## Dataset content

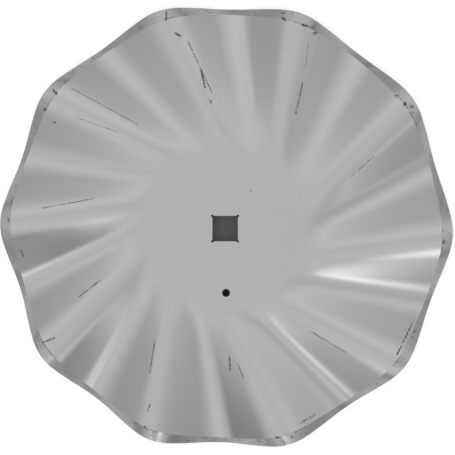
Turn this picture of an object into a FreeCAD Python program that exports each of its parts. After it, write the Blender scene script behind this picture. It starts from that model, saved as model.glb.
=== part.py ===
"""Wavy harrow disc blade: one steel blank, pressed hot into ten swept flutes round a flat centre.

Frame: millimetres, +Z up along the axle, origin on the axle's axis at mid-thickness of the flat centre.
The bevelled (front) side faces +Z, and the hanging hole is towards -Y.

How the form is made. Each flute runs along a straight line, a ruling, that is tangent to a small sweep
circle round the axle. Its height is nil where the flutes start, grows fast over their rounded noses, then
evenly out to the rim, so the flutes are tapered and swept. Across the flutes the middle of the plate is a
wave of rounded crests and troughs joined by straight flanks. Both faces lie half a plate thickness from
that middle, square to it.
"""

import FreeCAD, Part  # noqa: E401  FreeCAD comes first, because Part cannot load without it
import Sketcher
import math
import os

POINTS_PER_FLUTE = 16  # points of each ring that the skins run through, for every flute
FACES_PER_FLUTE = 20   # narrow faces side by side, which keep the meshed blade light
ROWS_IN_START = 2      # rings across the part of the flutes that steepens, from the flat centre
ROWS_IN_EASE = 2       # rings across the part after it, which eases to the even slope
ROWS_IN_FLUTE = 3      # rings along the rest of the flutes, which is straight
SETTLING_PASSES = 40   # passes that settle the control points of a ring, far past any visible error

SIZES = {  # millimetres, degrees or plain shares
    "disc_diameter": 558.8,      # rim, over the crests at mid-plate
    "plate_thickness": 6.35,     # rolled plate
    "flute_count": 10,           # flutes round the blade
    "flute_rise": 21.0,          # mid-plate, from the flat centre to a crest or a trough at the rim
    "flute_start_radius": 94.0,  # where the flat centre ends
    "flute_start_share": 0.13,   # share of a flute's length in which it steepens, from the flat
    "flute_ease_share": 0.13,    # share of it after that, in which it eases to its even slope
    "flute_nose_slope": 1.5,     # steepest slope, between those two, over the even slope
    "sweep_circle_radius": 47.5,  # circle that every flute is tangent to
    "flute_index_angle": -1.5,   # direction of the first crest at the rim
    "crest_share": 0.3,          # share of a half wave that the rounded crest takes
    "trough_share": 0.305,       # share of a half wave that the rounded trough takes
    "rim_draw": 0.7,             # how far pressing draws the rim in on the flanks
    "bevel_width_crest": 13.5,   # ground cutting bevel, along the plate, on a crest
    "bevel_width_trough": 9.0,   # the same in a trough
    "edge_thickness": 1.2,       # flat left at the cutting edge
    "axle_square": 32.0,         # square hole, across its flats
    "corner_relief_radius": 1.6,  # relief in each corner of the square hole
    "hang_hole_diameter": 10.0,  # round hole that the blade hangs by
    "hang_hole_offset": 81.0,    # from the axle's axis to that hole
    "hang_hole_angle": -89.2,    # direction of that hole
}


def make_sheet(doc):
    """The spreadsheet that every feature takes its sizes from."""
    sheet = doc.addObject("Spreadsheet::Sheet", "sizes")
    for line, (alias, value) in enumerate(SIZES.items(), start=1):
        sheet.set(f"A{line}", alias)
        sheet.set(f"B{line}", str(value))
        sheet.setAlias(f"B{line}", alias)
    doc.recompute()
    return sheet


def wave(turn, crest_share, trough_share):
    """Height of the wave, 1 on a crest to -1 in a trough, and its slope, at a turn of 0 to 1 from a crest."""
    signed = (turn + 0.5) % 1.0 - 0.5
    half = abs(signed) * 2.0
    steepest = 2.0 / (1.0 - crest_share / 2.0 - trough_share / 2.0)
    if half < crest_share:
        height = 1.0 - steepest * half**2 / (2.0 * crest_share)
        fall = steepest * half / crest_share
    elif half < 1.0 - trough_share:
        height = 1.0 - steepest * (half - crest_share / 2.0)
        fall = steepest
    else:
        height = -1.0 + steepest * (1.0 - half) ** 2 / (2.0 * trough_share)
        fall = steepest * (1.0 - half) / trough_share
    return height, -fall * 2.0 * math.copysign(1.0, signed)


class Flutes:
    """The pressed form, from the sheet's sizes. Rulings are counted by the points of a ring."""

    def __init__(self, sheet):
        self.size = sheet
        self.count = int(round(sheet.flute_count))
        self.points = self.count * POINTS_PER_FLUTE
        self.sweep = sheet.sweep_circle_radius
        self.rim = sheet.disc_diameter / 2.0
        self.start = self.reach_at(sheet.flute_start_radius)
        self.full = self.reach_at(self.rim)
        lead = math.asin(self.sweep / self.rim) - math.pi / 2.0
        self.first_ruling = math.radians(sheet.flute_index_angle) + lead

    def reach_at(self, radius):
        """Distance along a ruling, from the sweep circle out to a radius."""
        return math.sqrt(radius**2 - self.sweep**2)

    def rise(self, reach):
        """How far a crest stands above the flat, and how fast that grows, at a reach along a ruling."""
        start = self.size.flute_start_share
        ease = self.size.flute_ease_share
        nose = self.size.flute_nose_slope
        along = (reach - self.start) / (self.full - self.start)
        steepened = min(along, start)
        eased = min(max(along - start, 0.0), ease)
        even = max(along - start - ease, 0.0)
        slope = nose * steepened / start - (nose - 1.0) * eased / ease
        height = nose * steepened**2 / (2.0 * start) + (nose + slope) * eased / 2.0 + even
        whole = (nose * start + (nose + 1.0) * ease) / 2.0 + 1.0 - start - ease
        scale = self.size.flute_rise / whole
        return height * scale, slope * scale / (self.full - self.start)

    def point(self, index, reach, offset):
        """The point on ruling `index`, `reach` along it, `offset` off mid-plate along the plate's normal."""
        turn = index / POINTS_PER_FLUTE
        angle = self.first_ruling + 2.0 * math.pi * turn / self.count
        form, form_slope = wave(turn, self.size.crest_share, self.size.trough_share)
        rise, rise_slope = self.rise(reach)
        middle = FreeCAD.Vector(self.sweep * math.cos(angle) - reach * math.sin(angle),
                                self.sweep * math.sin(angle) + reach * math.cos(angle), rise * form)
        along = FreeCAD.Vector(-math.sin(angle), math.cos(angle), rise_slope * form)
        across = FreeCAD.Vector(-middle.y, middle.x, rise * form_slope * self.count / (2.0 * math.pi))
        return middle + along.cross(across).normalize() * offset

    def rim_reach(self, index):
        """Reach of ruling `index` at the rim, which pressing draws in on the flanks."""
        swing = math.cos(4.0 * math.pi * index / POINTS_PER_FLUTE)
        return self.reach_at(self.rim - self.size.rim_draw * (1.0 - swing) / 2.0)

    def bevel_reach(self, index):
        """Reach of ruling `index` where the bevel starts: it is ground wider on a crest than in a trough."""
        swing = (1.0 + math.cos(2.0 * math.pi * index / POINTS_PER_FLUTE)) / 2.0
        trough = self.size.bevel_width_trough
        return self.rim_reach(index) - trough - (self.size.bevel_width_crest - trough) * swing

    def ring(self, reach_of, offset):
        """Control points of the smooth closed ring that runs through one point on every ruling."""
        through = [self.point(index, reach_of(index), offset) for index in range(self.points)]
        poles = list(through)
        for _ in range(SETTLING_PASSES):
            poles = [(through[i] * 6.0 - poles[i - 1] - poles[(i + 1) % self.points]) * 0.25
                     for i in range(self.points)]
        return poles

    def skin_rings(self, end_of, offset):
        """Rings from the flat centre out to `end_of`, and the share of the way out that each is at."""
        start, ease = self.size.flute_start_share, self.size.flute_ease_share
        rest = 1.0 - start - ease
        shares = [start * row / ROWS_IN_START for row in range(ROWS_IN_START)]
        shares += [start + ease * row / ROWS_IN_EASE for row in range(ROWS_IN_EASE)]
        shares += [start + ease + rest * row / ROWS_IN_FLUTE for row in range(ROWS_IN_FLUTE + 1)]
        rings = [self.ring(lambda index, at=at: self.start + (end_of(index) - self.start) * at, offset)
                 for at in shares]
        return rings, shares


def faces_through(rings, shares):
    """Narrow faces round the blade through the rings, which are at the given shares of the way across."""
    grid = []
    for column in zip(*rings):
        curve = Part.BSplineCurve()
        curve.interpolate(Points=list(column), Parameters=shares)
        grid.append(curve.getPoles())
    points = len(grid)
    surface = Part.BSplineSurface()
    surface.buildFromPolesMultsKnots(grid, [1] * (points + 1), curve.getMultiplicities(),
                                     [float(index) for index in range(points + 1)], curve.getKnots(),
                                     True, False, 3, curve.Degree)
    width = POINTS_PER_FLUTE / FACES_PER_FLUTE
    faces = []
    for number in range(points // POINTS_PER_FLUTE * FACES_PER_FLUTE):
        strip = surface.copy()
        strip.segment(number * width, (number + 1) * width, shares[0], shares[-1])
        faces.append(strip.toShape())
    return faces


def outermost(edge):
    """How far an edge reaches from the axle's axis."""
    return max(math.hypot(vertex.X, vertex.Y) for vertex in edge.Vertexes)


def flat_centre(skin):
    """The flat face that closes the middle of a skin, along the innermost edge of each narrow face."""
    inner = [min(face.Edges, key=outermost) for face in skin]
    return Part.Face(Part.Wire(Part.__sortEdges__(inner)))


def pressed_plate(sheet):
    """The pressed and bevelled plate as one solid, before its holes are cut."""
    flutes = Flutes(sheet)
    half = sheet.plate_thickness / 2.0
    front_rings, front_shares = flutes.skin_rings(flutes.bevel_reach, half)
    rear_rings, rear_shares = flutes.skin_rings(flutes.rim_reach, -half)
    edge_ring = flutes.ring(flutes.rim_reach, sheet.edge_thickness - half)
    front = faces_through(front_rings, front_shares)
    rear = faces_through(rear_rings, rear_shares)
    bevel = faces_through([front_rings[-1], edge_ring], [0.0, 1.0])
    edge = faces_through([edge_ring, rear_rings[-1]], [0.0, 1.0])
    shell = Part.makeShell(front + bevel + edge + rear + [flat_centre(front), flat_centre(rear)])
    shell.sewShape()
    solid = Part.makeSolid(Part.Shell(shell.Faces))
    if solid.Volume < 0:
        solid.reverse()
    return solid


def centre_sketch(body, name):
    """An empty sketch in the middle plane of the flat centre."""
    sketch = body.newObject("Sketcher::SketchObject", name)
    plane = next(feature for feature in body.Origin.OriginFeatures if feature.Role == "XY_Plane")
    sketch.AttachmentSupport = [(plane, "")]
    sketch.MapMode = "FlatFace"
    return sketch


def add_circle(sketch, radius, across, up):
    """A circle in a sketch, with its radius and its centre's place bound to the sheet by expressions."""
    circle = sketch.addGeometry(Part.Circle(FreeCAD.Vector(1, 1, 0), FreeCAD.Vector(0, 0, 1), 1.0))
    places = (("Radius", (circle, 1.0), radius),
              ("DistanceX", (-1, 1, circle, 3, 1.0), across),
              ("DistanceY", (-1, 1, circle, 3, 1.0), up))
    for kind, geometry, expression in places:
        number = sketch.addConstraint(Sketcher.Constraint(kind, *geometry))
        sketch.setExpression(f"Constraints[{number}]", expression)


def add_centred_square(sketch, side):
    """A square about the sketch's origin, with its side bound to the sheet by an expression."""
    corners = [FreeCAD.Vector(x, y, 0) for x, y in ((-1, -1), (1, -1), (1, 1), (-1, 1))]
    lines = [sketch.addGeometry(Part.LineSegment(corners[i], corners[(i + 1) % 4])) for i in range(4)]
    for i in range(4):
        sketch.addConstraint(Sketcher.Constraint("Coincident", lines[i], 2, lines[(i + 1) % 4], 1))
        sketch.addConstraint(Sketcher.Constraint("Vertical" if i % 2 else "Horizontal", lines[i]))
    sketch.addConstraint(Sketcher.Constraint("Symmetric", lines[0], 1, lines[2], 1, -1, 1))
    for kind, line in (("DistanceX", lines[0]), ("DistanceY", lines[1])):
        number = sketch.addConstraint(Sketcher.Constraint(kind, line, 1, line, 2, 2.0))
        sketch.setExpression(f"Constraints[{number}]", side)


def cut_through(body, name, sketch):
    """A pocket that cuts the sketch's outline right through the plate."""
    pocket = body.newObject("PartDesign::Pocket", name)
    pocket.Profile = sketch
    pocket.SideType = "Symmetric"
    pocket.setExpression("Length", "sizes.plate_thickness * 2")
    pocket.Refine = False
    return pocket


def make_blade(doc, sheet):
    """The finished blade: the pressed plate with the axle's square hole and the hanging hole."""
    plate = doc.addObject("Part::Feature", "pressed_plate")
    plate.Shape = pressed_plate(sheet)
    body = doc.addObject("PartDesign::Body", "disc_blade")
    body.BaseFeature = plate
    doc.recompute()

    outline = centre_sketch(body, "axle_square_outline")
    add_centred_square(outline, "sizes.axle_square")
    cut_through(body, "axle_hole", outline)

    corner = centre_sketch(body, "corner_relief_outline")
    add_circle(corner, "sizes.corner_relief_radius", "sizes.axle_square / 2", "sizes.axle_square / 2")
    relief = cut_through(body, "corner_relief", corner)
    doc.recompute()
    corners = body.newObject("PartDesign::PolarPattern", "corner_reliefs")
    corners.Originals = [relief]
    corners.Axis = (corner, ["N_Axis"])
    corners.Occurrences = 4
    corners.Refine = False
    body.Tip = corners

    hang = centre_sketch(body, "hang_hole_outline")
    add_circle(hang, "sizes.hang_hole_diameter / 2",
               "sizes.hang_hole_offset * cos(sizes.hang_hole_angle * 1 deg)",
               "sizes.hang_hole_offset * sin(sizes.hang_hole_angle * 1 deg)")
    body.Tip = cut_through(body, "hang_hole", hang)
    doc.recompute()
    return body


def main():
    doc = FreeCAD.newDocument("harrow_disc_blade")
    sheet = make_sheet(doc)
    blade = make_blade(doc, sheet)
    for item in doc.Objects:
        if "Invalid" in item.State or "Error" in item.State:
            raise RuntimeError(f"{item.Name} failed: {item.State}")
    if blade.Shape.isNull() or not blade.Shape.isValid() or len(blade.Shape.Solids) != 1:
        raise RuntimeError(f"{blade.Label} is not one valid solid")
    os.makedirs("parts", exist_ok=True)
    blade.Shape.exportStep(f"parts/{blade.Label}.step")
    print(f"{blade.Label}: {blade.Shape.Volume / 1e6:.4f} litres, {len(blade.Shape.Faces)} faces")


main()
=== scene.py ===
"""Wavy harrow disc blade: a hot-pressed steel disc, painted silver, lying on a pale studio floor."""

import math

import bpy
from mathutils import Matrix, Vector


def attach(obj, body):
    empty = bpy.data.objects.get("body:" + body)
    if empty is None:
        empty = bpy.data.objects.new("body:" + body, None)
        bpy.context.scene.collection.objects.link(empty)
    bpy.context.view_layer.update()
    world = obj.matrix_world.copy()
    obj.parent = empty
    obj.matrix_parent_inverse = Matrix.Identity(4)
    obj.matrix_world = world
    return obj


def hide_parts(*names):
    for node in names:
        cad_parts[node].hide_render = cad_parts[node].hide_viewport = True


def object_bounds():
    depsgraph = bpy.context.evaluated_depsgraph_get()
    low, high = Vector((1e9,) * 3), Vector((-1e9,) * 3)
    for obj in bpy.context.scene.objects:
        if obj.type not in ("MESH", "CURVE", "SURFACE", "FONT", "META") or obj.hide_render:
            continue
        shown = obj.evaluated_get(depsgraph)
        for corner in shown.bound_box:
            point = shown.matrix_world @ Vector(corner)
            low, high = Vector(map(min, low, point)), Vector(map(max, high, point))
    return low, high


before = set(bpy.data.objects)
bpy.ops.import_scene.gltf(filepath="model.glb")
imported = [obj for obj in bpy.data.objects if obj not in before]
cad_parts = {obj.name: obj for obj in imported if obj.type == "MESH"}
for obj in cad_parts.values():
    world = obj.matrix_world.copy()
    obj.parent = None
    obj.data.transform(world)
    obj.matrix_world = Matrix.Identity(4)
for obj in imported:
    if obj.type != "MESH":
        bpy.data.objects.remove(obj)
cad_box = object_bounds()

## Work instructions
Begin with the line that contains "obj.matrix_parent_inverse = Matrix.Identity(4)" and quote each line after it exactly, stopping after the last line of the data.

## Written solution
    obj.matrix_parent_inverse = Matrix.Identity(4)
    obj.matrix_world = world
    return obj


def hide_parts(*names):
    for node in names:
        cad_parts[node].hide_render = cad_parts[node].hide_viewport = True


def object_bounds():
    depsgraph = bpy.context.evaluated_depsgraph_get()
    low, high = Vector((1e9,) * 3), Vector((-1e9,) * 3)
    for obj in bpy.context.scene.objects:
        if obj.type not in ("MESH", "CURVE", "SURFACE", "FONT", "META") or obj.hide_render:
            continue
        shown = obj.evaluated_get(depsgraph)
        for corner in shown.bound_box:
            point = shown.matrix_world @ Vector(corner)
            low, high = Vector(map(min, low, point)), Vector(map(max, high, point))
    return low, high


before = set(bpy.data.objects)
bpy.ops.import_scene.gltf(filepath="model.glb")
imported = [obj for obj in bpy.data.objects if obj not in before]
cad_parts = {obj.name: obj for obj in imported if obj.type == "MESH"}
for obj in cad_parts.values():
    world = obj.matrix_world.copy()
    obj.parent = None
    obj.data.transform(world)
    obj.matrix_world = Matrix.Identity(4)
for obj in imported:
    if obj.type != "MESH":
        bpy.data.objects.remove(obj)
cad_box = object_bounds()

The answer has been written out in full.